** BEGIN RECORDED INFORMATION **

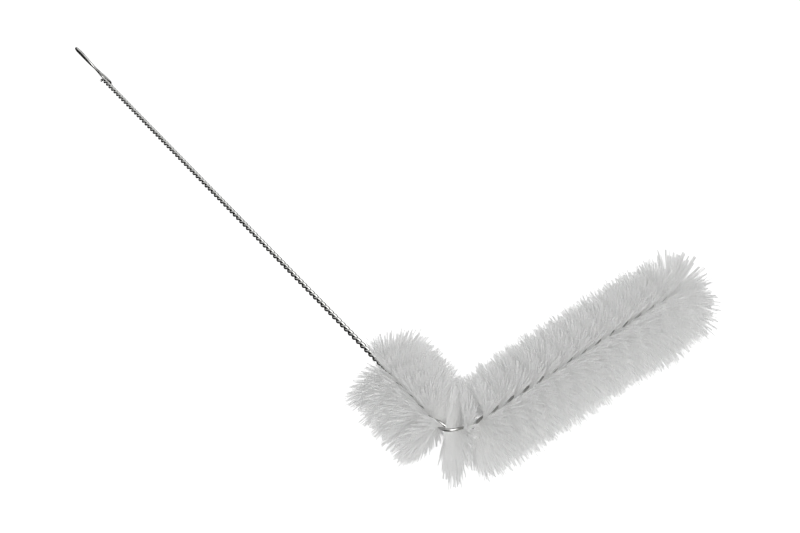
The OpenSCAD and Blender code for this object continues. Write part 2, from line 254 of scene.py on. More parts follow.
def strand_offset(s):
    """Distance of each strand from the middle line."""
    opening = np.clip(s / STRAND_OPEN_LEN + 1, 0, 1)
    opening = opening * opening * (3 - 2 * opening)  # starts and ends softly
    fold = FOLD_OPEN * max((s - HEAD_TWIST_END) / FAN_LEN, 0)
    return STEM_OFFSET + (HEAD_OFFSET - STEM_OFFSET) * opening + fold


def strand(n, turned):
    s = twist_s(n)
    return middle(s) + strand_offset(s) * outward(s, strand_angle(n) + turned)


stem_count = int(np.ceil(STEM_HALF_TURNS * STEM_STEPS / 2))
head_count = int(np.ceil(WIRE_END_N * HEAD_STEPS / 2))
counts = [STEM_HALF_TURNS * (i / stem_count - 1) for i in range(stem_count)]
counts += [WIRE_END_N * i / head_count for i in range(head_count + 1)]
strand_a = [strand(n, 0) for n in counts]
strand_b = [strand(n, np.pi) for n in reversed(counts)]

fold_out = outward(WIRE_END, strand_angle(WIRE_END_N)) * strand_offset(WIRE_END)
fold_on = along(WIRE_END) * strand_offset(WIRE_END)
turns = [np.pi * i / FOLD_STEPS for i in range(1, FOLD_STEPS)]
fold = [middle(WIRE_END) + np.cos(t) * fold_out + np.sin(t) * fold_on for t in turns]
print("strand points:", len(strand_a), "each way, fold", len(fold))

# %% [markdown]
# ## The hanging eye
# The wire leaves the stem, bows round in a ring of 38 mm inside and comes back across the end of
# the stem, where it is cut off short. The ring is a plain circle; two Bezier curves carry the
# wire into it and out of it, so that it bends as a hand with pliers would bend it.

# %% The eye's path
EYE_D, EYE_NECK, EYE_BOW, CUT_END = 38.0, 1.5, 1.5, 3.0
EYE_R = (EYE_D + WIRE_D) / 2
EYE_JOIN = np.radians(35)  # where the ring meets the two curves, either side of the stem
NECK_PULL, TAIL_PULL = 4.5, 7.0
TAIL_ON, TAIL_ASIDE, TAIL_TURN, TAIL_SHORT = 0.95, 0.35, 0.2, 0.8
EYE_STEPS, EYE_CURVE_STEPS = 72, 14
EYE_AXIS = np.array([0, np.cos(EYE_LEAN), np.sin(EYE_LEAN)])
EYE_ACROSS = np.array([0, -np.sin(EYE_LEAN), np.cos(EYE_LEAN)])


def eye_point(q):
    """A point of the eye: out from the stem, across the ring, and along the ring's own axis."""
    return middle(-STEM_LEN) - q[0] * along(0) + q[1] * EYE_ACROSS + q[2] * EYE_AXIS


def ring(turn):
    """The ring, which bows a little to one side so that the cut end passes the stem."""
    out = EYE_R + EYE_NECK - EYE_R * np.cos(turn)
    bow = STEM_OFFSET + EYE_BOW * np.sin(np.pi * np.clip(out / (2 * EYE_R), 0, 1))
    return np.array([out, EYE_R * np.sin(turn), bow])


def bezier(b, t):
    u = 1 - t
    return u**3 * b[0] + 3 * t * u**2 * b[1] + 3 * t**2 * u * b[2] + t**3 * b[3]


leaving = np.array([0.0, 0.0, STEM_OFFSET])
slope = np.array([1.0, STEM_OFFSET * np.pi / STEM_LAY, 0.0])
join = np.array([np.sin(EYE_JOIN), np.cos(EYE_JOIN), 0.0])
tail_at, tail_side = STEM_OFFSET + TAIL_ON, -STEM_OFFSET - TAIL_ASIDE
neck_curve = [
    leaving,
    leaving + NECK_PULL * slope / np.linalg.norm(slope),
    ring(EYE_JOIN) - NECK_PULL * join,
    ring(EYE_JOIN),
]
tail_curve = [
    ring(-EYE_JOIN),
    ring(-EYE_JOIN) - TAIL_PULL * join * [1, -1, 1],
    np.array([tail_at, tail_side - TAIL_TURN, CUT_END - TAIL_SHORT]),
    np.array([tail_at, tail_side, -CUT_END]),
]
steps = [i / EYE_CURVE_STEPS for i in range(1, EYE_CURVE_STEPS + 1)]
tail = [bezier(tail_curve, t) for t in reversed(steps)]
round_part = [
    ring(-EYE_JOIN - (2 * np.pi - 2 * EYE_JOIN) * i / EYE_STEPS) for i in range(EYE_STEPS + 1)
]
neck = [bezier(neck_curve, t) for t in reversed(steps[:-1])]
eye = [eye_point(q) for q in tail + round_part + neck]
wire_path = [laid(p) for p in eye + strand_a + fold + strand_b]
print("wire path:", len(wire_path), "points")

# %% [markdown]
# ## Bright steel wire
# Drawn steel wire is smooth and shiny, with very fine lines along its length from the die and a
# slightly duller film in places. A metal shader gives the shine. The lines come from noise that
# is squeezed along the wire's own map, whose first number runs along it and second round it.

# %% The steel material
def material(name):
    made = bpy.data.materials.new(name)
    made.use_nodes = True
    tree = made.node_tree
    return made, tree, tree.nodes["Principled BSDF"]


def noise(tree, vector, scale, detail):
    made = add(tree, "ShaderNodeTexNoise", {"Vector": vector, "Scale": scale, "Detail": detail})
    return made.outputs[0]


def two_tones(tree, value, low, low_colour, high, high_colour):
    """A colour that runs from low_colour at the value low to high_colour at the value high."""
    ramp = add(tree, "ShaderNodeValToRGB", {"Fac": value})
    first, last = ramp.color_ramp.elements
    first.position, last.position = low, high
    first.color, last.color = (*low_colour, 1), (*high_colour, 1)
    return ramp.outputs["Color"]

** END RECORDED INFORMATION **

= WHAT YOU SHOULD DO =
Please reproduce exactly the lines above, beginning with the first and ending with the line that contains "EYE_ACROSS = np.array([0, -np.sin(EYE_LEAN), np.cos(EYE_LEAN)])", and include nothing outside that range.

= ANSWER FOR THE TASK =
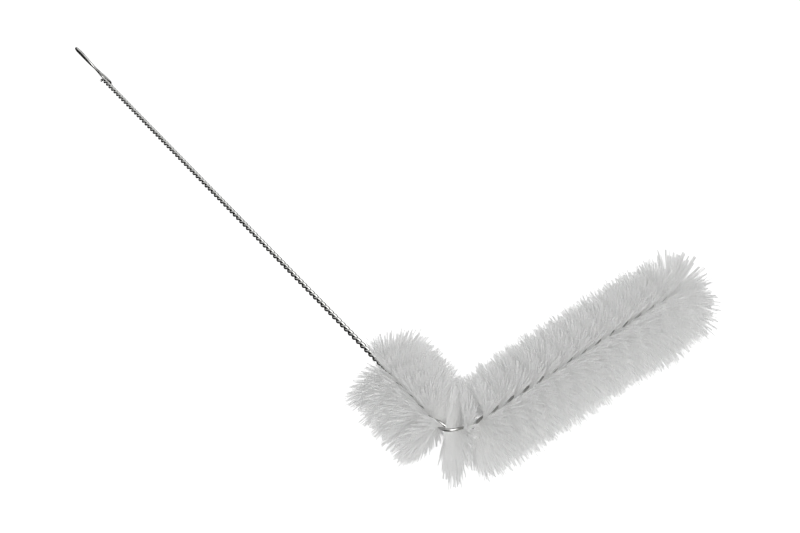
The OpenSCAD and Blender code for this object continues. Write part 2, from line 254 of scene.py on. More parts follow.
def strand_offset(s):
    """Distance of each strand from the middle line."""
    opening = np.clip(s / STRAND_OPEN_LEN + 1, 0, 1)
    opening = opening * opening * (3 - 2 * opening)  # starts and ends softly
    fold = FOLD_OPEN * max((s - HEAD_TWIST_END) / FAN_LEN, 0)
    return STEM_OFFSET + (HEAD_OFFSET - STEM_OFFSET) * opening + fold


def strand(n, turned):
    s = twist_s(n)
    return middle(s) + strand_offset(s) * outward(s, strand_angle(n) + turned)


stem_count = int(np.ceil(STEM_HALF_TURNS * STEM_STEPS / 2))
head_count = int(np.ceil(WIRE_END_N * HEAD_STEPS / 2))
counts = [STEM_HALF_TURNS * (i / stem_count - 1) for i in range(stem_count)]
counts += [WIRE_END_N * i / head_count for i in range(head_count + 1)]
strand_a = [strand(n, 0) for n in counts]
strand_b = [strand(n, np.pi) for n in reversed(counts)]

fold_out = outward(WIRE_END, strand_angle(WIRE_END_N)) * strand_offset(WIRE_END)
fold_on = along(WIRE_END) * strand_offset(WIRE_END)
turns = [np.pi * i / FOLD_STEPS for i in range(1, FOLD_STEPS)]
fold = [middle(WIRE_END) + np.cos(t) * fold_out + np.sin(t) * fold_on for t in turns]
print("strand points:", len(strand_a), "each way, fold", len(fold))

# %% [markdown]
# ## The hanging eye
# The wire leaves the stem, bows round in a ring of 38 mm inside and comes back across the end of
# the stem, where it is cut off short. The ring is a plain circle; two Bezier curves carry the
# wire into it and out of it, so that it bends as a hand with pliers would bend it.

# %% The eye's path
EYE_D, EYE_NECK, EYE_BOW, CUT_END = 38.0, 1.5, 1.5, 3.0
EYE_R = (EYE_D + WIRE_D) / 2
EYE_JOIN = np.radians(35)  # where the ring meets the two curves, either side of the stem
NECK_PULL, TAIL_PULL = 4.5, 7.0
TAIL_ON, TAIL_ASIDE, TAIL_TURN, TAIL_SHORT = 0.95, 0.35, 0.2, 0.8
EYE_STEPS, EYE_CURVE_STEPS = 72, 14
EYE_AXIS = np.array([0, np.cos(EYE_LEAN), np.sin(EYE_LEAN)])
EYE_ACROSS = np.array([0, -np.sin(EYE_LEAN), np.cos(EYE_LEAN)])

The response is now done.